The respective panels have summoned the police, army chiefs and other top government functionaries. For instance, in the course of investigating the controversial Lekki shootings the Lagos panel has summoned some army chiefs and other interested parties. The panel has also summoned Governor Sanwo-Olu and the Minister of Works and Housing, Mr. Babatunde Fashola. Meanwhile, as part of moves to heal the wounds and reform the police, Vice President Osinbajo said that President Muhammadu Buhari has signed the new reformed Police Act 2020 into law after 70 years of the Police Act. The new law, according to him, contains in many parts, components of a charter of the rights of citizens when being questioned.

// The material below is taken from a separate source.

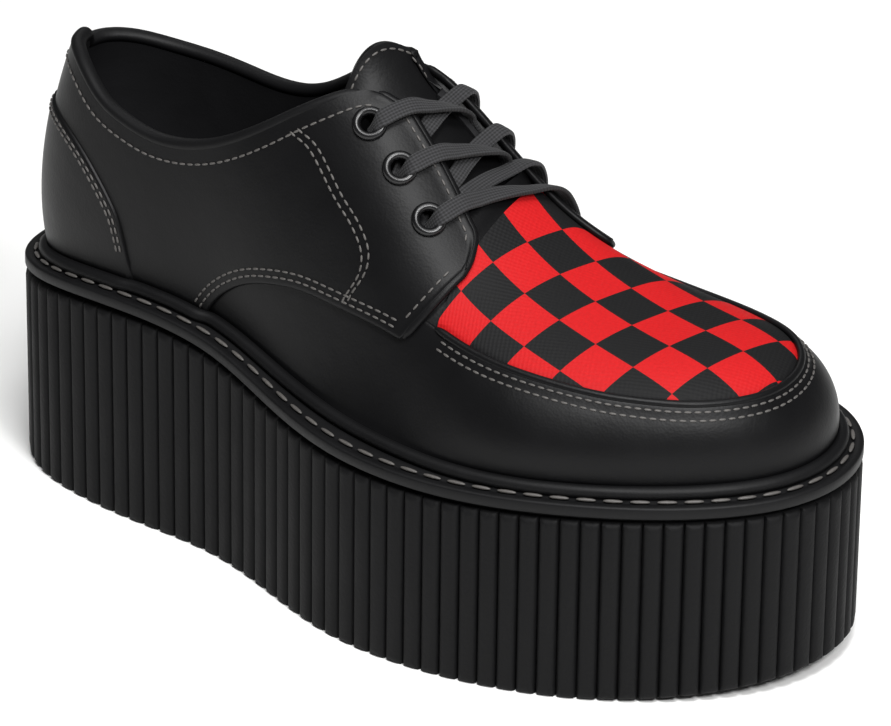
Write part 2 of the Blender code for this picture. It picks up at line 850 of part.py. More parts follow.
def make_tongue(sides, finish):
    """A leather flap under the facings, its root below the vamp, its free end lifted a little."""
    places = [row[0] for row in TONGUE_LATERAL]
    along = np.interp(np.linspace(0, 1, 13), np.linspace(0, 1, len(places)), places)
    across_count = 8
    points = []
    for offset in (-WALL - TONGUE_DEPTH, -WALL - TONGUE_DEPTH - TONGUE_THICKNESS):
        for where in along:
            low, high = (across(spline(table, 1, where)) for table in (TONGUE_LATERAL, TONGUE_MEDIAL))
            for y in np.linspace(low, high, across_count):
                point = surface_point(sides, where, float(y), offset)
                points.append(point + np.array([0, 0, curl(point, where)]))
    faces = []
    count, base = len(along), len(along) * across_count
    for i in range(count - 1):
        for k in range(across_count - 1):
            a, b = i * across_count + k, i * across_count + k + 1
            c, d = b + across_count, a + across_count
            faces += [(a, d, c, b), (base + a, base + b, base + c, base + d)]
    rim = [k for k in range(across_count)]
    rim += [i * across_count + across_count - 1 for i in range(1, count)]
    rim += [(count - 1) * across_count + k for k in range(across_count - 2, -1, -1)]
    rim += [i * across_count for i in range(count - 2, 0, -1)]
    for a, b in zip(rim, rim[1:] + rim[:1]):
        faces.append((a, b, base + b, base + a))
    return make_object("tongue", points, faces, finish)


def tube(name, path, frames, section, finish):
    """A solid swept along a path, its section given in each frame's two directions."""
    size = len(section)
    points = []
    for centre_point, (wide, high) in zip(path, frames):
        points += [centre_point + wide * a + high * b for a, b in section]
    faces = []
    for i in range(len(path) - 1):
        for k in range(size):
            m = (k + 1) % size
            faces.append((i * size + k, i * size + m, (i + 1) * size + m, (i + 1) * size + k))
    faces.append(tuple(range(size)))
    faces.append(tuple(range(len(path) * size - 1, (len(path) - 1) * size - 1, -1)))
    return make_object(name, points, faces, finish, 60)


def make_binding(sides, finish):
    """Rolled edge on top of the collar, from one facing's corner round the heel to the other."""
    lateral, medial = sides
    path, frames = [], []
    middle = (PANEL_GAP + LEATHER - WALL) / 2
    steps = []
    for side, table, facing in ((medial, TOPLINE_MEDIAL, FACING_MEDIAL), (lateral, TOPLINE_LATERAL, FACING_LATERAL)):
        found = []
        for column in range(len(side.x)):
            if place(side.x[column]) > facing[0][0] - 0.012:
                break
            found.append((side, column, side.level(column, table)))
        steps.append(found)
    run = steps[0][:0:-1] + steps[1]
    radius = BINDING_DIAMETER / 2
    for side, column, height in run:
        edge = side.at(column, height, middle)
        below = side.at(column, height - 0.02, middle)
        up = (edge - below) / np.linalg.norm(edge - below)
        path.append(edge + up * (radius + 2.5 * GAP))
        frames.append(up)
    path = np.array(path)
    along = np.gradient(path, axis=0)
    pairs = []
    for direction, up in zip(along, frames):
        wide = np.cross(direction, up)
        wide /= np.linalg.norm(wide)
        high = np.cross(wide, direction)
        pairs.append((wide, high / np.linalg.norm(high)))
    turn = [math.tau * k / 6 + math.pi / 6 for k in range(6)]
    section = [(radius * math.cos(t), radius * math.sin(t)) for t in turn]
    return tube("collar_binding", path, pairs, section, finish)


def eyelet_seat(sides, number, lateral):
    """Centre and outward normal of an eyelet on a facing."""
    side = sides[0] if lateral else sides[1]
    where = (EYELETS_LATERAL if lateral else EYELETS_MEDIAL)[number]
    facing = FACING_LATERAL if lateral else FACING_MEDIAL
    column = side.column(where)
    height = side.width(column, facing) - EYELET_BACKSET / side.length(column)
    inner, outer = (side.at(column, height, d) for d in (0.0, 0.001))
    normal = (outer - inner) / np.linalg.norm(outer - inner)
    return inner + normal * (PANEL_GAP + LEATHER + GAP + 0.0004), normal


def make_eyelet(name, sides, number, lateral, finish):
    seat, normal = eyelet_seat(sides, number, lateral)
    hole, rim = EYELET_HOLE / 2, EYELET_DIAMETER / 2
    profile = [(hole, 0), (rim, 0), (rim, EYELET_HEIGHT * 0.5), (rim - 0.0010, EYELET_HEIGHT),
               (hole, EYELET_HEIGHT)]
    wide = np.cross(normal, (0, 0, 1.0))
    wide /= np.linalg.norm(wide)
    deep = np.cross(normal, wide)
    sections = []
    for k in range(EYELET_SIDES):
        turn = math.tau * k / EYELET_SIDES
        way = wide * math.cos(turn) + deep * math.sin(turn)
        sections.append([seat + way * r + normal * h for r, h in profile])
    return ring_band(name, sections, finish, 30)


# Lace straps from a lateral eyelet to a medial one, and the height of each over the tongue
STRAPS = (
    # lateral eyelet, medial eyelet, lift
    (0, 1, 0.00020),
    (1, 2, 0.00005),
    (2, 3, 0.00030),
    (0, 0, -0.00010),
    (1, 1, -0.00025),
    (2, 2, -0.00015),
)


def strap(sides, start, end, lift, finish):
    """A flat lace from over one eyelet, down across the tongue, to over the other."""
    begin, first = eyelet_seat(sides, start, True)
    finish_point, second = eyelet_seat(sides, end, False)
    steps = 11
    path = []
    for k in range(steps):
        t = k / (steps - 1)
        where = place(begin[0] * (1 - t) + finish_point[0] * t)
        y = begin[1] * (1 - t) + finish_point[1] * t
        low = across(spline(FACING_LATERAL, 1, where)) + 0.0020
        high = across(spline(FACING_MEDIAL, 1, where)) - 0.0020
        inside = np.clip(min(y - low, high - y) / 0.007, 0, 1)
        over = EYELET_HEIGHT + PANEL_GAP + LEATHER + 0.0019 + LACE_THICKNESS / 2
        deep = -WALL + 2 * GAP + LACE_THICKNESS / 2 + 0.0012
        dip = float(np.interp(where, (THROAT_FRONT - 0.042, THROAT_FRONT - 0.022), (deep, 1.7 * LACE_THICKNESS)))
        offset = over + (dip - over) * inside * inside * (3 - 2 * inside) + lift
        path.append(surface_point(sides, where, y, offset))
    path = np.array(path)
    along = np.gradient(path, axis=0)
    pairs = []
    for point, direction in zip(path, along):
        t = np.clip((point[1] - begin[1]) / (finish_point[1] - begin[1]), 0, 1)
        up = first * (1 - t) + second * t
        wide = np.cross(direction, up)
        wide /= np.linalg.norm(wide)
        high = np.cross(wide, direction)
        pairs.append((wide, high / np.linalg.norm(high)))
    w, h = LACE_WIDTH / 2, LACE_THICKNESS / 2
    return tube("strap", path, pairs, [(-w, -h), (w, -h), (w, h), (-w, h)], finish)


def make_laces(sides, finish):
    straps = [strap(sides, *row, finish) for row in STRAPS]
    laces = straps[0]
    laces.name = "laces"
    for other in straps[1:]:
        union = laces.modifiers.new("union", "BOOLEAN")
        union.operation = "UNION"
        union.solver = "EXACT"
        union.object = other
        other.hide_render = True
        other.display_type = "WIRE"
    return laces


def main():
    for old in list(bpy.data.objects):
        bpy.data.objects.remove(old)
    rubber = material("rubber", (0.012, 0.012, 0.013), 0.72)
    leather = material("leather", (0.018, 0.018, 0.019), 0.42)
    edge = material("edge_leather", (0.010, 0.010, 0.011), 0.5)
    check = material("check", (0.45, 0.02, 0.02), 0.6)
    lining = material("lining", (0.02, 0.02, 0.02), 0.8)
    metal = material("black_metal", (0.02, 0.02, 0.02), 0.3, 1.0)
    cord = material("lace", (0.015, 0.015, 0.015), 0.8)
    specials = (COUNTER[4][0], COUNTER[5][0], COUNTER[-1][0], COUNTER[-1][0] + COUNTER_LAP, ARCH_LATERAL[0][0],
                THROAT_FRONT, VAMP_BACK, RECESS_BACK, APRON_BACK, FACING_LATERAL[-1][0],
                NOSE_MEDIAL[0][0], NOSE_MEDIAL[1][0], FACING_MEDIAL[-1][0])
    x, lateral_y, medial_y = feather_columns(specials)
    sides = Side(x, lateral_y, -1), Side(x, medial_y, 1)
    make_outsole(rubber)
    make_welt(sides, edge)
    make_insole(sides, lining)
    make_upper(sides, leather)
    make_apron(sides, check)
    make_quarter("quarter_lateral", sides[0], leather)
    make_quarter("quarter_medial", sides[1], leather)
    make_counter(sides, leather)
    make_binding(sides, edge)
    make_tongue(sides, leather)
    for number in range(len(EYELETS_LATERAL)):
        make_eyelet("eyelet_lateral_%d" % (number + 1), sides, number, True, metal)
    for number in range(len(EYELETS_MEDIAL)):
        make_eyelet("eyelet_medial_%d" % (number + 1), sides, number, False, metal)
    make_laces(sides, cord)


main()
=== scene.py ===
# Creeper shoe, right foot, dressed over its CAD frame.
# Metres, +Z up, toe towards +X, the wearer's lateral side towards -Y.
import math

import bmesh
import bpy
import numpy as np
from mathutils import Matrix, Vector
from mathutils.bvhtree import BVHTree


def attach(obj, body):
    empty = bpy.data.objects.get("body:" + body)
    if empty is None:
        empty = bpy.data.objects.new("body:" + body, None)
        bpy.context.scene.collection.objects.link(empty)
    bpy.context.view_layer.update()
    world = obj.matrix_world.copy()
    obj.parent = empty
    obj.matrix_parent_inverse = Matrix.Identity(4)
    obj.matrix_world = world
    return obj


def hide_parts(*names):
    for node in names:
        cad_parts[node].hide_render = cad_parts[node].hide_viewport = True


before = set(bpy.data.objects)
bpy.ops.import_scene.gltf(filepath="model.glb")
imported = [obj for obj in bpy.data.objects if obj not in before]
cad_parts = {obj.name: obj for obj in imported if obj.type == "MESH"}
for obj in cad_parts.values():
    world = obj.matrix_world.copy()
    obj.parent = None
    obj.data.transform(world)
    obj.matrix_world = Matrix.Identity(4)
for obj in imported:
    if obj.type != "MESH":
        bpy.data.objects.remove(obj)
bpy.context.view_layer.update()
print("frame loaded")


# the last and the platform, the same forms as the solids follow
last = {
    "length": 0.303, "ballWidth": 0.1223, "heelHeight": 0.0816, "foreHeight": 0.0702,
    "toeSpring": 0.0056, "springStart": 0.755, "featherInset": 0.0094, "heelInset": 0.0112,
    "instep": 0.106, "topline": 0.100, "wall": 0.0025, "gap": 0.0003,
    "heelTip": 0.009, "toeTip": 0.053, "heelPole": 0.131, "toePole": 0.824, "poleSoftness": 0.086,
    "columns": 200, "rows": 260, "insetStart": 0.40, "insetEase": 0.16,
    "outlineSteps": 2880, "fineRows": 400, "crowding": 1.6, "slopeStep": 0.002,
}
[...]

“The President has also signed into law, the Police Trust Act, essentially to provide a source of extra funding for the police. Equally, the Police has also initiated its community policing programme aimed at reframing policing as an activity based on trust between law enforcement and the community. We recognize that our communities can be made safer when they are primarily policed by members of that same community who enjoy the trust of their neighbours,” he said.

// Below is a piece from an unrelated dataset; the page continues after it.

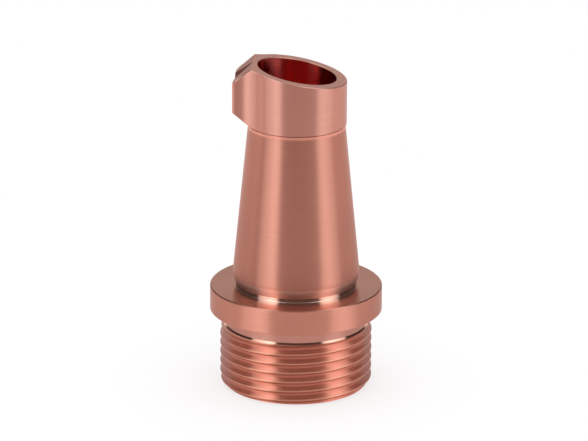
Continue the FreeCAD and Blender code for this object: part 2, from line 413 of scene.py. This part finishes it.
def top_rows(start, end, shares):
    """Rows of the top between two radii, at the height of the lowest plane."""
    radius = start + (end - start) * np.asarray(shares)[:, None]
    return radius, top_height(radius, turn)


EVEN = np.linspace(0, 1, 5)
EDGE_SHARES = [0, 1]
END_SHARES = [0, 0.5, 1]
bore_top_edge = all_round(OUTLET_R), top_height(OUTLET_R, turn) - EDGE_BREAK
bore_low_edge = all_round(OUTLET_R), all_round(OUTLET_LOW)
passage_points = with_rows(np.array([
    (OUTLET_R, OUTLET_LOW),
    (INLET_R, INLET_TOP),
    (INLET_R, INLET_CHAMFER),
    (INLET_R + INLET_CHAMFER, 0),
]))
end_inner_edge = all_round(INLET_R + INLET_CHAMFER), all_round(0)
end_outer_edge = thread_radius(turn, all_round(0)), all_round(0)

# %% [markdown]
# ## One closed skin
# The surfaces are stacked as bands of rows, from the thread up the outside, over the
# rim and down the passage back to the lower end, so that every face points outwards.
# The last row meets the first one and the last column meets the first one. Merging the
# doubled points then closes the skin into one piece, as the real one is. Each row of
# faces has one finish. On the thread the finish follows the form: the crests get a paler
# copy of the copper as a painted highlight, and the lower flanks, which the room hardly
# lights, a darker copy as painted shade.

# %% Stack the bands
bands = [
    ("thread", thread_r, thread_z),
    ("ring", *sloping_rows(*ring_low_edge, *ring_top_edge, RING_SHARES)),
    ("relief", *ring_rows(relief_points)),
    ("flange", *ring_rows(flange_points)),
    ("faced", *ring_rows(neck_points[:FLANGE_TOP_ROWS + 1])),
    ("polished", *ring_rows(neck_points[FLANGE_TOP_ROWS:])),
    ("foot", *ring_rows(body_points[:foot_rows])),
    ("turned", *ring_rows(body_points[foot_rows - 1:])),
    ("band", *ring_rows(band_points)),
    ("seam", *ring_rows(seam_points)),
    ("turned", *sloping_rows(all_round(COLLAR_R), all_round(COLLAR_LOW), wall, under, EVEN)),
    ("collar", *sloping_rows(wall, under, wall, wall_top, STRAIGHT)),
    ("rim", *sloping_rows(wall, wall_top, rim_outer, top_height(rim_outer, turn), EDGE_SHARES)),
    ("milled", *top_rows(rim_outer, enters, EVEN)),
    ("milled", *top_rows(enters, leaves, EVEN)),
    ("rim", *top_rows(leaves, rim_inner, EVEN)),
    ("rim", *sloping_rows(rim_inner, top_height(rim_inner, turn), *bore_top_edge, EDGE_SHARES)),
    ("bore", *sloping_rows(*bore_top_edge, *bore_low_edge, STRAIGHT)),
    ("bore", *ring_rows(passage_points)),
    ("turned", *sloping_rows(*end_inner_edge, *end_outer_edge, END_SHARES)),
]
FINISHES = [
    "turned", "flange", "band", "seam", "collar", "polished", "faced", "ring", "relief",
    "thread", "crest", "shaded", "foot", "rim", "milled", "bore",
]
band_r = np.vstack([band[1] for band in bands] + [bands[0][1][:1]])
band_z = np.vstack([band[2] for band in bands] + [bands[0][2][:1]])
row_finish = np.repeat(
    [FINISHES.index(band[0]) for band in bands], [len(band[1]) for band in bands])
LOWER_FLANK = 0.55
CREST_FROM = 0.93
CREST_TO = 0.07
thread_finish = row_finish[:len(climb_form)]
# Painted shade: rows on the lower flanks get a darker copy of the thread's copper.
thread_finish[climb_form >= LOWER_FLANK] = FINISHES.index("shaded")
# Painted highlight: rows on the crests get a paler copy of the thread's copper.
thread_finish[(climb_form >= CREST_FROM) | (climb_form < CREST_TO)] = FINISHES.index("crest")
print("grid of", band_r.shape, "points")

# %% Make one closed mesh of the grid
def grid_mesh(name, radius, height, angle, finish_of_row):
    """Mesh of a grid, each point at (-r cos a, -r sin a, z), with one finish per row."""
    rows, columns = radius.shape
    points = np.stack([-radius * np.cos(angle), -radius * np.sin(angle), height], axis=-1) * MM
    index = np.arange(rows * columns).reshape(rows, columns)
    quads = np.stack([index[:-1, :-1], index[:-1, 1:], index[1:, 1:], index[1:, :-1]], axis=-1)
    mesh = bpy.data.meshes.new(name)
    mesh.from_pydata(points.reshape(-1, 3).tolist(), [], quads.reshape(-1, 4).tolist())
    finish_of_face = np.repeat(finish_of_row, columns - 1).astype(np.int32)
    mesh.polygons.foreach_set("material_index", finish_of_face)
    return mesh


def close_skin(mesh, distance):
    """Merges doubled points and removes the faces that had no area. Returns the open edges."""
    work = bmesh.new()
    work.from_mesh(mesh)
    bmesh.ops.remove_doubles(work, verts=work.verts, dist=distance)
    bmesh.ops.dissolve_degenerate(work, edges=work.edges, dist=distance)
    open_edges = sum(1 for edge in work.edges if len(edge.link_faces) != 2)
    work.to_mesh(mesh)
    work.free()
    return open_edges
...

As the panels continue to sit across the states, it is the hope of every Nigerian that truth and justice, which are the balm of the wounded, will prevail and that the citizenry will give the process a chance to succeed.

This, it is believed, is the sure way Nigerians can have a rebirth of genuine reform in the nation’s police system, while those who have been unjustly treated by the police are adequately compensated.